🤖 AI Summary
The COVID-19 pandemic severely disrupted routine monitoring of key cardiovascular disease (CVD) biomarkers—including LDL-C, HbA1c, BMI, and systolic blood pressure—posing challenges for chronic disease management. Addressing critical gaps in existing work—namely, the lack of multi-biomarker joint prediction, temporal dynamic modeling, and uncertainty quantification—we propose the first Bayesian Transformer framework tailored for electronic health record (EHR) data. Our method integrates a pre-trained BERT architecture, variational Bayesian inference, temporal embeddings, and the DeepMTR structure, augmented with attention mechanisms to capture inter-biomarker dependencies and longitudinal correlations. Evaluated on 3,390 patients, it achieves MAE = 0.00887 and RMSE = 0.0135—significantly outperforming baseline models. Crucially, it simultaneously outputs predictive means and dual uncertainty estimates (data and model), enabling interpretable, robust support for remote CVD management and clinical decision-making.
📝 Abstract
The COVID-19 pandemic disrupted healthcare systems worldwide, disproportionately impacting individuals with chronic conditions such as cardiovascular disease (CVD). These disruptions -- through delayed care and behavioral changes, affected key CVD biomarkers, including LDL cholesterol (LDL-C), HbA1c, BMI, and systolic blood pressure (SysBP).

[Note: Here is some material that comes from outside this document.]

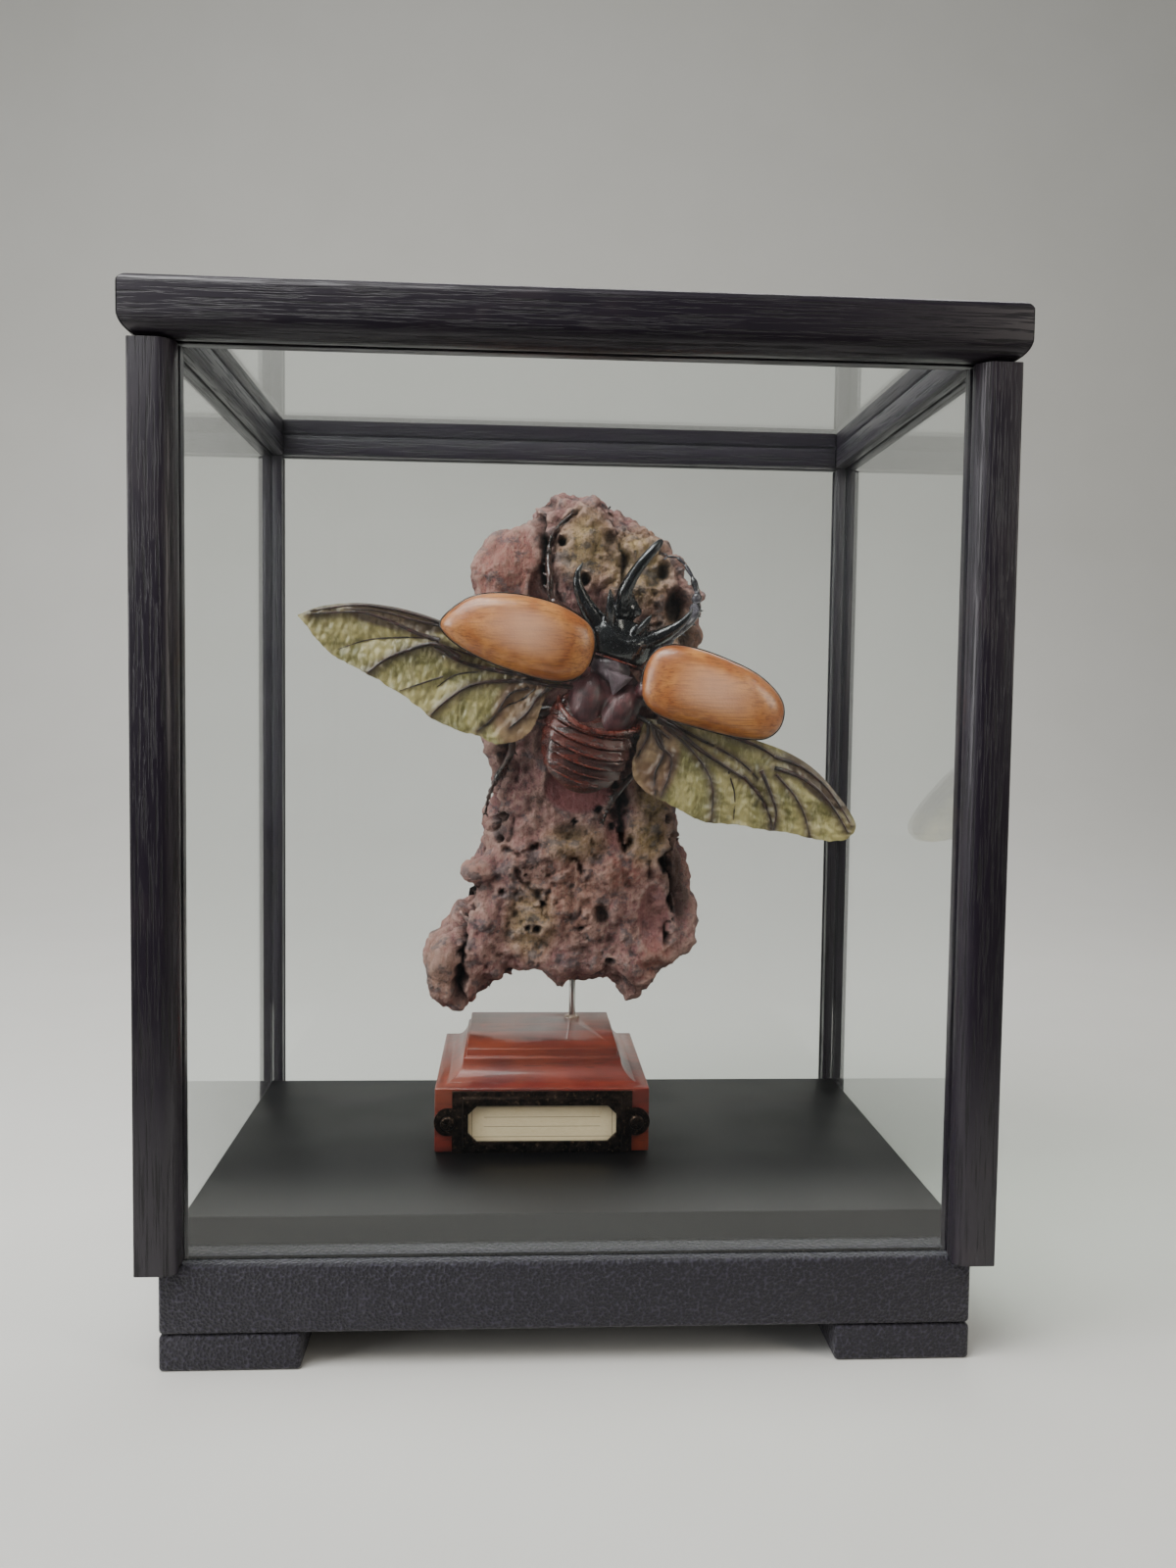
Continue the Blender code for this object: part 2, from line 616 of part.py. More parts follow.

Accurate modeling of these changes is crucial for predicting disease progression and guiding preventive care. However, prior work has not addressed multi-target prediction of CVD biomarker from Electronic Health Records (EHRs) using machine learning (ML), while jointly capturing biomarker interdependencies, temporal patterns, and predictive uncertainty. In this paper, we propose MBT-CB, a Multi-target Bayesian Transformer (MBT) with pre-trained BERT-based transformer framework to jointly predict LDL-C, HbA1c, BMI and SysBP CVD biomarkers from EHR data. The model leverages Bayesian Variational Inference to estimate uncertainties, embeddings to capture temporal relationships and a DeepMTR model to capture biomarker inter-relationships. We evaluate MBT-CT on retrospective EHR data from 3,390 CVD patient records (304 unique patients) in Central Massachusetts during the Covid-19 pandemic. MBT-CB outperformed a comprehensive set of baselines including other BERT-based ML models, achieving an MAE of 0.00887, RMSE of 0.0135 and MSE of 0.00027, while effectively capturing data and model uncertainty, patient biomarker inter-relationships, and temporal dynamics via its attention and embedding mechanisms. MBT-CB's superior performance highlights its potential to improve CVD biomarker prediction and support clinical decision-making during pandemics.